Influence

6 10 2015

I am sitting outside at my little table, the cast aluminum one with the scrollwork. I pause my writing, and stare at the pen in my hand. As my body stops, my wondering (wandering?) mind takes off…

What is the force that connects atoms? Divides them from other atoms?

Hand rests on table. Head hovers above hand, breathing the air between and around table, hand and head. Book connects to paper, to pen, to ink inside pen. Ink is pressed onto paper, perceived by eyes and retina and brain. Because of reflected light. Sending messages to muscles and hands resting on the table, holding the pen.

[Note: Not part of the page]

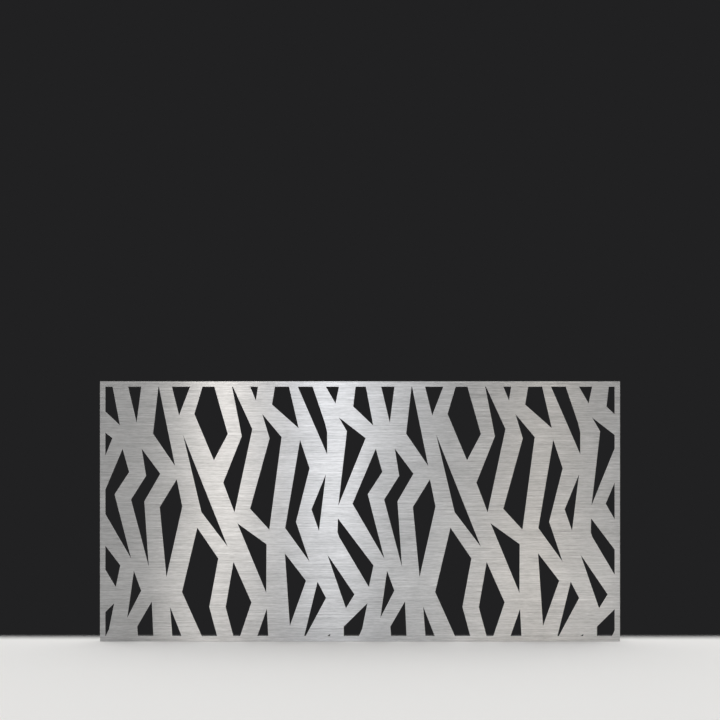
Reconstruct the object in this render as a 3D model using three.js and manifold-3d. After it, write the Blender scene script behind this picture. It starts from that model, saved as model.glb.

Eyes look up. To clouds, “blue” sky, trees. Breeze pushes leaves connected to twigs and limbs, which also wave and flex with the touching. The limbs connect to the tree’s trunk, which is immovable, because of the roots and rootlets grasping the ground, taking nourishment and stability from the soil that surrounds them. The tree’s bark delivers that nourishment and water upward (against gravity’s pull) to the leaves using light to create energy the tree uses to grow. Released from the leaves’ pores is oxygen, which floats between my hands and my head, and I breathe it in.

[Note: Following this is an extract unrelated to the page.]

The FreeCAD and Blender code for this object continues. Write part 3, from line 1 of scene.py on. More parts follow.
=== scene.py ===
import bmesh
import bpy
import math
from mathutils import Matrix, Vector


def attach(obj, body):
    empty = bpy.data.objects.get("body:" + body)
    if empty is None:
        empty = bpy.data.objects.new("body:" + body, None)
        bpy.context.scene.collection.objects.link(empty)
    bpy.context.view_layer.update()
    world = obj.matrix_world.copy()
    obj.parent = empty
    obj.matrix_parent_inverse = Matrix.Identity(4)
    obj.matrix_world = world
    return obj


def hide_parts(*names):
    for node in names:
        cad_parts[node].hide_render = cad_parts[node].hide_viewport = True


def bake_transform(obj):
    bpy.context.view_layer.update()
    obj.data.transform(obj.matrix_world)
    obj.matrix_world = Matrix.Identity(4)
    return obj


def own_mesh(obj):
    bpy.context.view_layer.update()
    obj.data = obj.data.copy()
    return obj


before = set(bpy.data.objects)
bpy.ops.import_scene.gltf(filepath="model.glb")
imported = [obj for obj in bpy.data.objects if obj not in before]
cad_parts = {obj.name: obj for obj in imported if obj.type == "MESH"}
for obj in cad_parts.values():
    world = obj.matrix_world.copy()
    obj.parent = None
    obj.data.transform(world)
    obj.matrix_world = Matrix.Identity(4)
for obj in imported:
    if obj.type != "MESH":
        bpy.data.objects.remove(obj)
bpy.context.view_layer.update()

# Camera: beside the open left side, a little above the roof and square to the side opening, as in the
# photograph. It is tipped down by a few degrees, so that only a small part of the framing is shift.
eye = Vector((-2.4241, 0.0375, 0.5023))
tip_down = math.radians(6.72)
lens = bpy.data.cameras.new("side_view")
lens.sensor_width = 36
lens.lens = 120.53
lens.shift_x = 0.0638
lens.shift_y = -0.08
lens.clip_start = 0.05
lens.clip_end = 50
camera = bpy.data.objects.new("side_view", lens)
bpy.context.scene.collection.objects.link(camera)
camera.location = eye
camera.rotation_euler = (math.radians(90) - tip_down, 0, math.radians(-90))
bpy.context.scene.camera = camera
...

And as I try to think about it, I’m “blown” away!

I think of the saying, “If a butterfly flaps its wings in the Amazon, a hurricane can occur in Japan,” which has countless iterations of specific locations and outcomes, depending upon what source is quoted. The original “butterfly effect” was named by Edward Lorenz, a meteorologist, whose weather prediction models drastically changed when a seemingly inconsequential change occurred in his original data, something as small as the flap of a butterfly wing.

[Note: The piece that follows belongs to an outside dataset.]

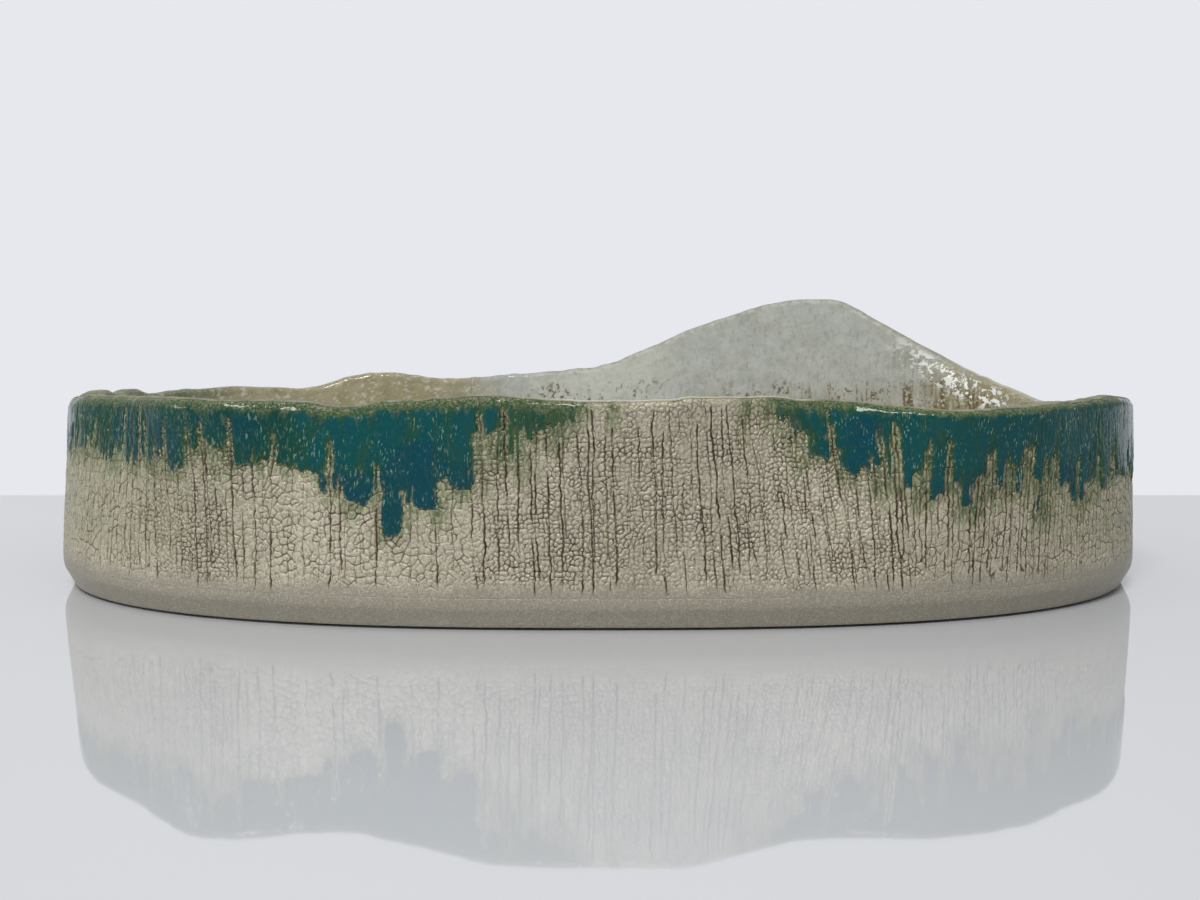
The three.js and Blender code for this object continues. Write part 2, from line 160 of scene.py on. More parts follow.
def smooth_around(table, bearing, column):
    """Value of a closed table at bearings, on a smooth curve through its points."""
    count = len(table)
    x = np.concatenate([table[-2:, 0] - 360, table[:, 0], table[:2, 0] + 360])
    y = np.concatenate([table[-2:, column], table[:, column], table[:2, column]])
    low = np.clip(np.searchsorted(x, bearing, side="right") - 1, 1, count + 1)
    width = x[low + 1] - x[low]
    share = (bearing - x[low]) / width
    slope_from = (y[low + 1] - y[low - 1]) / (x[low + 1] - x[low - 1]) * width
    after = np.minimum(low + 2, count + 3)
    slope_to = (y[after] - y[low]) / (x[after] - x[low]) * width
    squared = share * share
    cubed = squared * share
    return (
        (2 * cubed - 3 * squared + 1) * y[low] + (cubed - 2 * squared + share) * slope_from
        + (3 * squared - 2 * cubed) * y[low + 1] + (cubed - squared) * slope_to
    )


# Noise on whole-number lattices, which repeats after one turn of the plan
WORD = 0xFFFFFFFF
HASH_I, HASH_J, HASH_SEED = 374761393, 668265263, 144269504
HASH_MIX, HASH_MIX_AGAIN, HASH_PAIR = 1274126177, 1103515245, 7919.37


def hashed(i, j, seed):
    """A number from 0 to 1 that looks random, for each pair of whole numbers."""
    n = (i.astype(np.int64) * HASH_I + j.astype(np.int64) * HASH_J + seed * HASH_SEED) & WORD
    n = ((n ^ (n >> 13)) * HASH_MIX) & WORD
    n = ((n ^ (n >> 15)) * HASH_MIX_AGAIN) & WORD
    return (n ^ (n >> 16)) / (WORD + 1.0)


def lattice_noise(u, v, seed, period):
    i, j = np.floor(u), np.floor(v)
    fu, fv = u - i, v - j
    fu, fv = fu * fu * (3 - 2 * fu), fv * fv * (3 - 2 * fv)
    i, j = i.astype(np.int64), j.astype(np.int64)
    i0, i1 = i % period, (i + 1) % period
    low = hashed(i0, j, seed) * (1 - fu) + hashed(i1, j, seed) * fu
    high = hashed(i0, j + 1, seed) * (1 - fu) + hashed(i1, j + 1, seed) * fu
    return 2 * (low * (1 - fv) + high * fv) - 1


def noise(s, z, wide, tall, seed):
    """Smooth noise from -1 to 1 with features of that width and height."""
    period = max(1, round(PERIMETER / wide))
    return lattice_noise(s / PERIMETER * period, z / tall, seed, period)


def ramp(x, low, high):
    """A smooth step from 0 at low to 1 at high."""
    t = np.clip((x - low) / (high - low), 0, 1)
    return t * t * (3 - 2 * t)


def between(x, rise_from, rise_to, fall_from, fall_to):
    """A smooth step up, and a smooth step down again."""
    return ramp(x, rise_from, rise_to) * (1 - ramp(x, fall_from, fall_to))


def lattice_of(column):
    """The count of lattice steps from s = 0, for steps as wide as that column of CRACKLE says."""
    middle = (BEARINGS[1:] + BEARINGS[:-1]) / 2
    widths = np.maximum(smooth_around(CRACKLE, middle, column), LEAST_CELL)
    counts = np.concatenate([[0], np.cumsum(np.diff(LENGTHS) / widths)])
    total = round(counts[-1])
    return counts * total / counts[-1], total


CELL_COUNTS, CELL_TOTAL = lattice_of(1)
CRACK_COUNTS, CRACK_TOTAL = lattice_of(2)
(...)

Chaos theory describes the unpredictability (of weather, rolls of dice, other seemingly random happenings) of nature, based upon the fact that there are always minute differences in the original conditions that begin a series of events, or “sensitive dependence on initial conditions.” (from Wikipedia—en.m.wikipedia.org) Then the math gets really complex and I again return to looking at the clouds. And wondering-wandering.

autumn leaves on bench 2014Chaotic or very ordered? Cyclical and predictable, or random? All of the above? Obviously, if I want air to breathe, and skin and bones to hold me together, I need the cycles and laws of nature—from the force that holds atoms together, to that which causes breezes to blow and planets to stay in their orbits. Yet, predicting the weather, or which autumn leaves will fall first, what I will eat tomorrow or who will start the next war or peace effort—impossible!

Does the stroke of my pen make a difference? Can your prayer set in motion a chain of events like a hurricane of healing? Will our use of resources affect the trees’ gifts of oxygen and shade to us? Does a baby’s cry elicit a response? Am I important?

What is the force that holds atoms together, and keeps them separated?